We went to the snow! Not intentionally, but that didn't matter. It was awesome.

I kept reading about Parque Nacional de Ordesa in the Pyrenees, popular for summer hikes. We decided to go and check it out, although we almost turned around a few times as we weren't sure if the Prince would get up the hills. He did, but only just. The entire drive passed by bright blue lakes and snow-capped mountains - the scenery was straight out of a movie. As we neared the national park the roads began to be lined with snow, causing us to think that the park might be closed. We made it to Torla, a gorgeous small town set right at the bottom of a huge mountain, and kept going up a winding road to the park entrance. When we arrived we discovered snow everywhere! It was completely unexpected, but a welcome surprise. 

 

We jumped out of the car and followed the signs to a cascade, the entire way on snow. There was no path carved out for walkers but we were able to follow several others who clearly knew what to expect. Most people were dressed in full snow outfits, snow boots and carried walking poles. We had sneakers, jeans and coats - we didn't quite fit in. Still, my €25 runners from a French supermarket did well and my feet didn't get wet at all. Nor did we fall over, despite there being slippery ice at times (who needs walking poles??). Our hands were bordering on frostbite by the end though. On the two hour walk we saw several cascades, many of them frozen with long icicles hanging down from the rocks. It was phenomenal. Today was one of our favourite days so far. 

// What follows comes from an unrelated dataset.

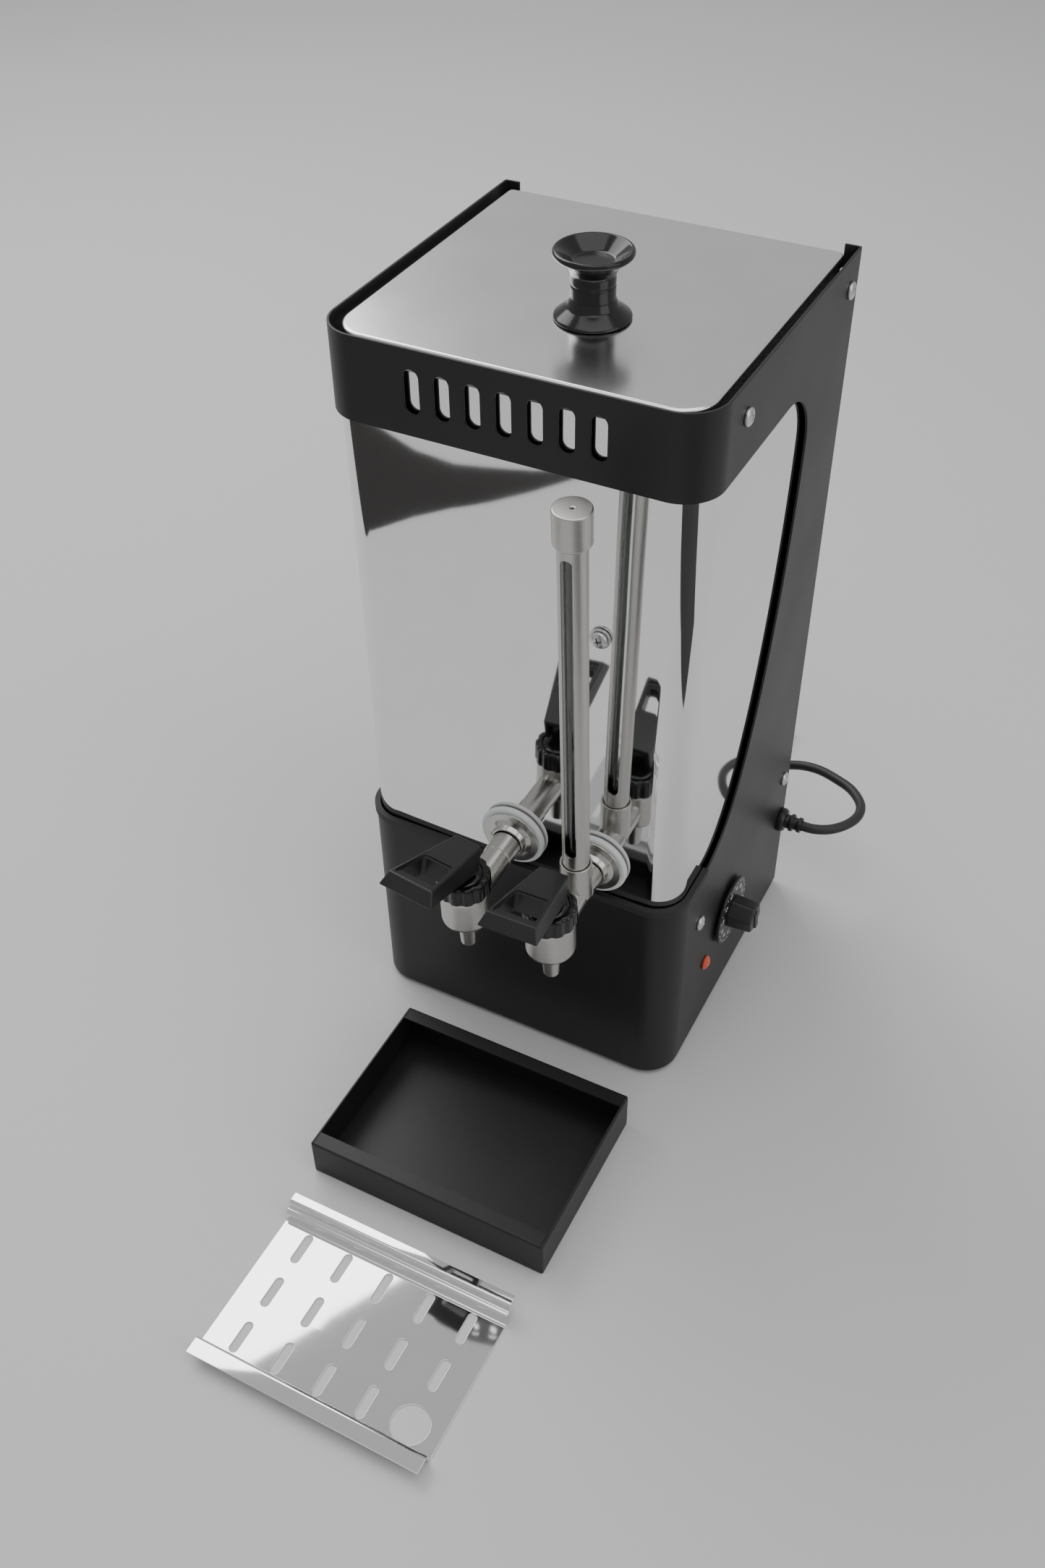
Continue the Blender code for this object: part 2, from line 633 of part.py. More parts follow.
top = LID_KNOB_HEIGHT
rim = LID_KNOB_RADIUS
neck = LID_KNOB_NECK
groove_z = 0.5 * top
knob_profile = [(0, top - 0.0065), (0.52 * rim, top - 0.0065), (0.92 * rim, top),
                (rim, top - 0.0008), (rim, top - 0.0030), (neck + 0.0022, top - 0.0085),
                (neck, top - 0.0125), (neck, groove_z + 0.0005), (neck - 0.0004, groove_z),
                (neck, groove_z - 0.0005), (neck, 0.0110), (neck + 0.0018, 0.0068), (0.86 * rim, 0.0034),
                (0.975 * rim, 0.0016), (0.975 * rim, GAP), (SCREW_SHANK_RADIUS + GAP, GAP),
                (SCREW_SHANK_RADIUS + GAP, 0.009), (0, 0.009)]
turned("lid_knob", knob_profile, lid_joint, BLACK_GLOSS, steps=20, location=(LID_KNOB_X, LID_KNOB_Y, 0))
turned("lid_knob_screw", [(0, 0.008), (SCREW_SHANK_RADIUS, 0.008), (SCREW_SHANK_RADIUS, -TANK_SHEET - GAP),
                          (0.0055, -TANK_SHEET - GAP), (0.0050, -TANK_SHEET - 0.0025),
                          (0, -TANK_SHEET - 0.0030)], lid_joint, ZINC, steps=12,
       location=(LID_KNOB_X, LID_KNOB_Y, 0))

# ------------------------------------------------------------------ dial, thermostat, lamp
dial_joint = empty("dial_joint", (SIDE, DIAL_Y, DIAL_Z), root, (0, math.pi / 2, 0))
turned("dial_disc", [(SHAFT_RADIUS + 0.0012, DIAL_FACE), (DIAL_RADIUS - 0.0006, DIAL_FACE),
                     (DIAL_RADIUS, DIAL_FACE - 0.0006), (DIAL_RADIUS, DIAL_STANDOFF),
                     (SHAFT_RADIUS + 0.0012, DIAL_STANDOFF)], dial_joint, BLACK_GLOSS, steps=32, closed=True)
knob = turned("dial_knob", [(0, DIAL_FACE + DIAL_KNOB_LENGTH - 0.0012),
                            (0.86 * DIAL_KNOB_RADIUS, DIAL_FACE + DIAL_KNOB_LENGTH - 0.0012),
                            (0.93 * DIAL_KNOB_RADIUS, DIAL_FACE + DIAL_KNOB_LENGTH - 0.0030),
                            (DIAL_KNOB_RADIUS, DIAL_FACE + GAP), (SHAFT_RADIUS, DIAL_FACE + GAP),
                            (SHAFT_RADIUS, -SHAFT_LENGTH), (0, -SHAFT_LENGTH)],
              dial_joint, BLACK_SATIN, steps=6, rotation=(0, 0, math.radians(12)))
ridge = place("knob_ridge", box_mesh("knob_ridge", (0.0165, 0.0052, 0.0060),
                                     (0.0012, 0, DIAL_FACE + DIAL_KNOB_LENGTH - 0.0030)), dial_joint, None,
              (0, 0, 0), (0, 0, math.radians(12)))
cut(knob, ridge, "UNION")
shaft_hole = place("shaft_hole", rod_mesh("shaft_hole", SHAFT_RADIUS + 0.0012, -0.03, 0.01, 16), dial_joint)
cut(frame, shaft_hole)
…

We drove back to Torla to look for somewhere to stay, plus a supermarket as we didn't have any food. We found neither. So we continued on to the next town, Broto (which had a great, non-frozen waterfall that we could walk right up to) and still found no supermarket (everything was shut on a Sunday). Instead we stopped at a bar and bought a croissant, a jamon sandwich (for Danny), a deep fried cheese ball (for me) and a blueberry muffin. Not your usual pub-fare but there wasn't much on offer. We also bought a half litre carafe of red wine, served straight out of the fridge, for a whopping €2.50. Can't say it was the best wine we've ever tasted but for that price we weren't complaining. Back in the van Danny fried up our only vegetable, an eggplant, in an attempt to have something healthy (even though it was drenched in oil). Another nutritious dinner for us.

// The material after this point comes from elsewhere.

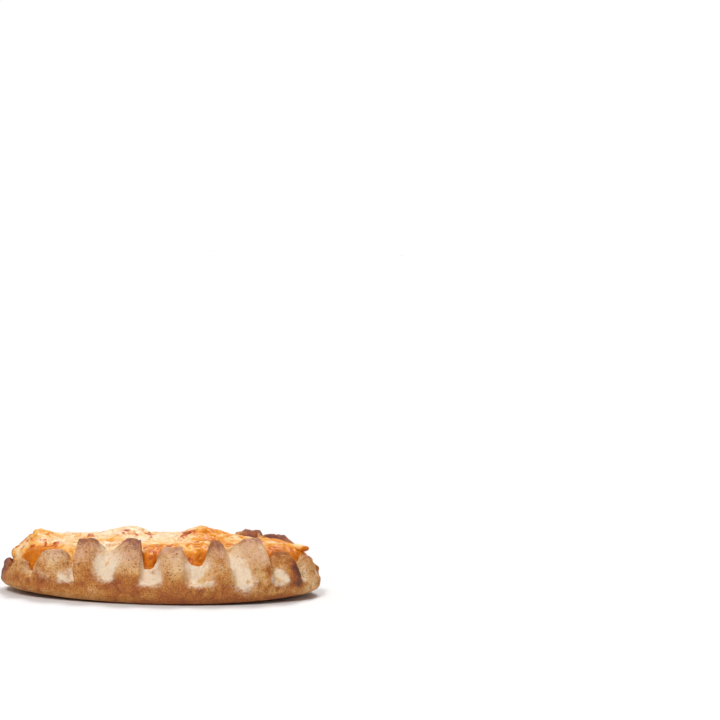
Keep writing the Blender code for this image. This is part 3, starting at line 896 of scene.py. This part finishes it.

The following morning was extremely cold, which wasn't unexpected as we were in the Pyrenees. It dropped below 0°C overnight and was still only 0°C when we left at 9:30 a.m. We drove to Zaragoza, a town at the very bottom of the mountains, to break up our journey to Madrid. Our sat nav decided to have a hissy fit and refused to turn on. Maybe it was too cold for TomTom too. So we had to go back to basics and use maps, which wasn't so bad as there was only one road between Broto and Zaragoza. Once we arrived at our slightly warmer destination we pressed the reset button on the sat nav and it was all fine again. We don't know what we would do without TomTom. 

In Zaragoza we picked up a map and followed the local walking tour to visit the main sights, which were all pretty much churches. One cool landmark was the Teatro Romano, an old Roman amphitheatre carved out of the ground. The main plaza was also a photographer's dream, bordered by a huge basilica on one side and modern buildings on the other, with a few fountains and statues thrown in for good measure. It was a cool city, big enough that we didn't get bored quickly but not too big as to be overwhelming. There were also loads of cafes and bars, which is our kind of town. 

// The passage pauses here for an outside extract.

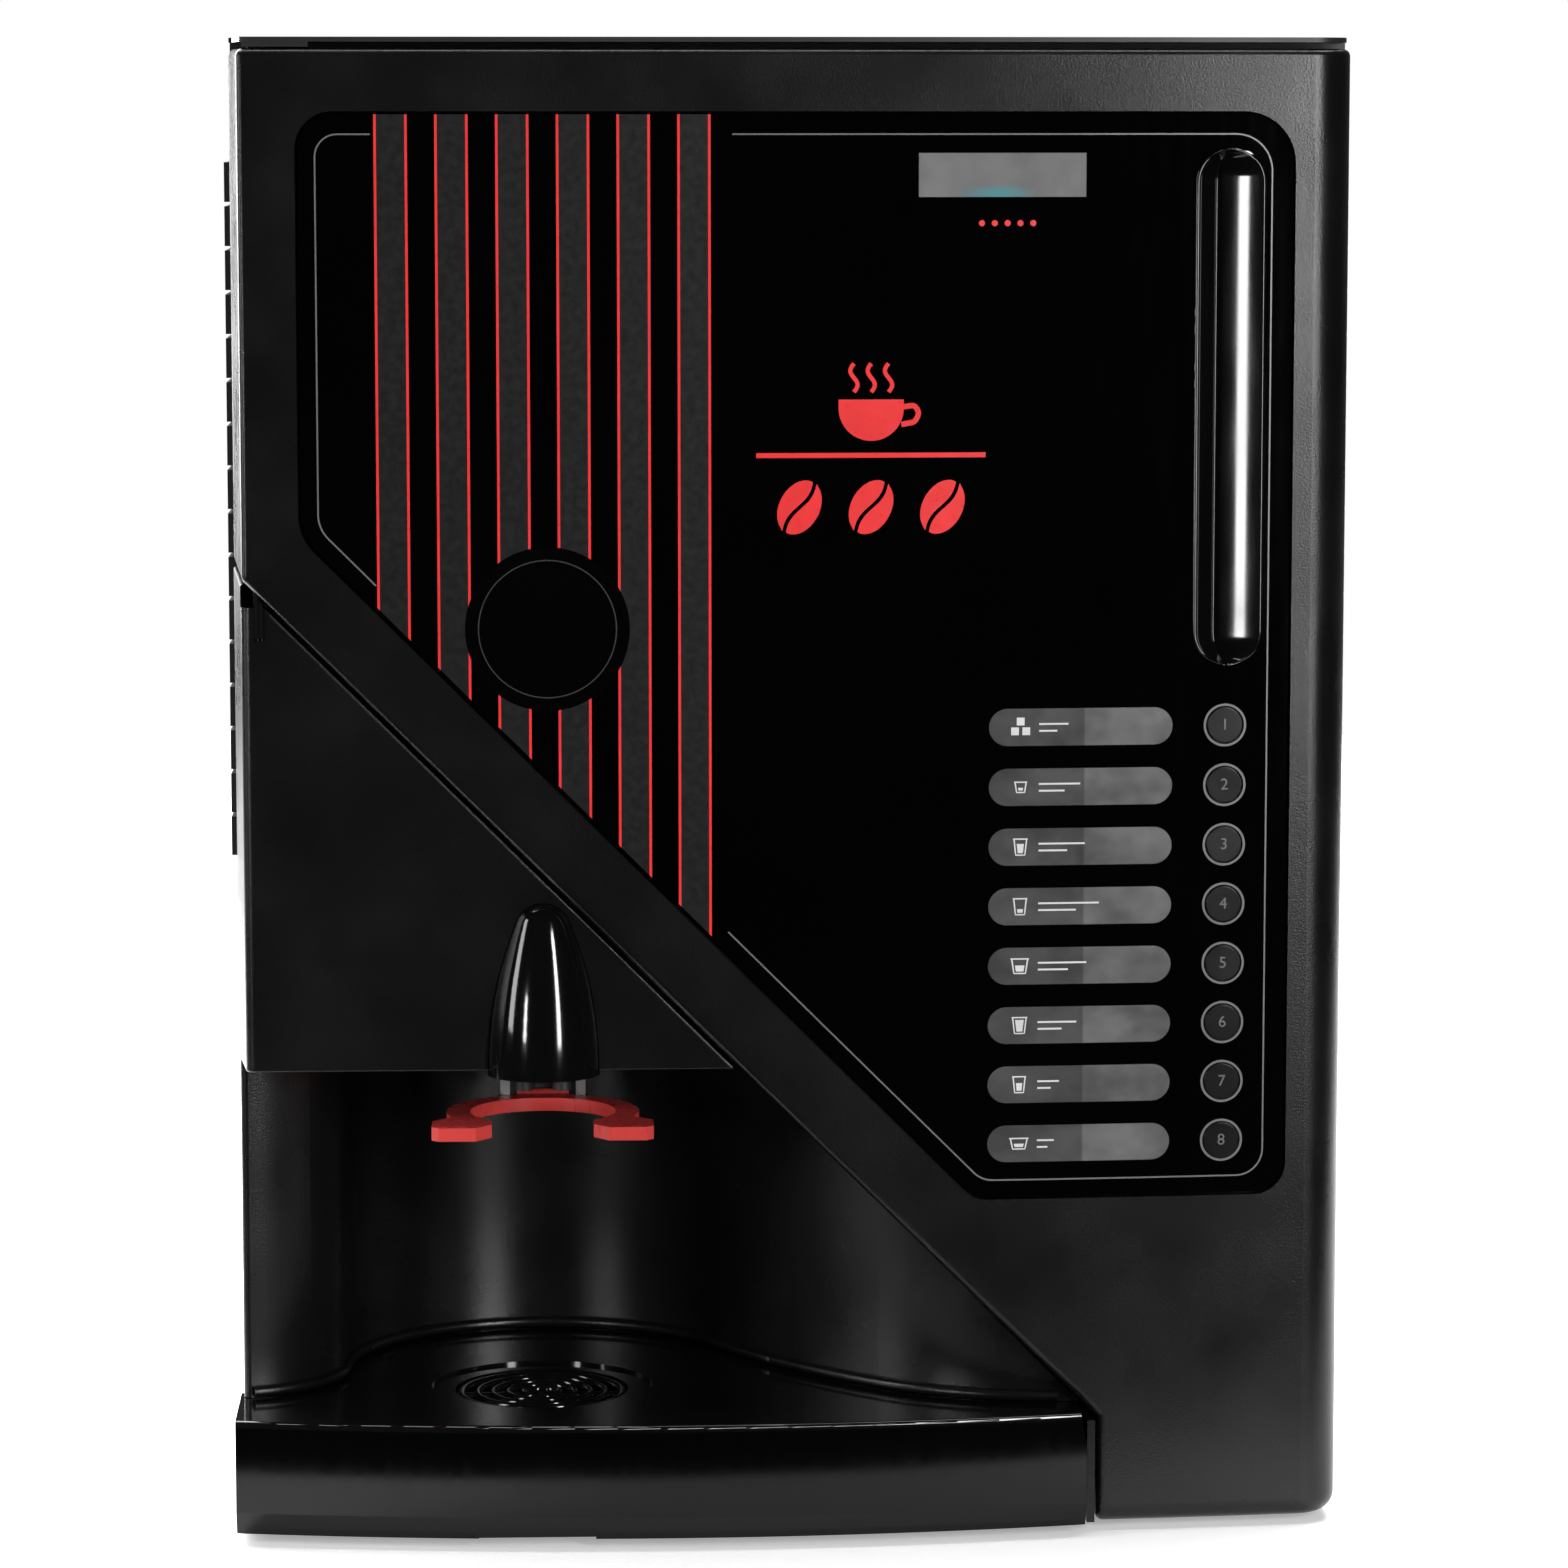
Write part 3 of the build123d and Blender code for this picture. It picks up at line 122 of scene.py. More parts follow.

The weather was kind to us again today (after our cold start) and it reached 15°C, our warmest day so far in Europe. We even had to open the windows in the van to let some cool air in.

 

Zaragoza thankfully provided supermarkets, allowing us to stock up on food - we were determined to have a proper meal tonight. It wasn't all healthy though - we also bought a bag of eight croissants for €1 and two gigantic containers of bite-sized biscuits for €1 each: bargain. Danny cooked a vegetable risotto with local sausage (Danny is obsessed by local sausage wherever we go), which was spectacular as always. It definitely made up for our lack of dinner last night.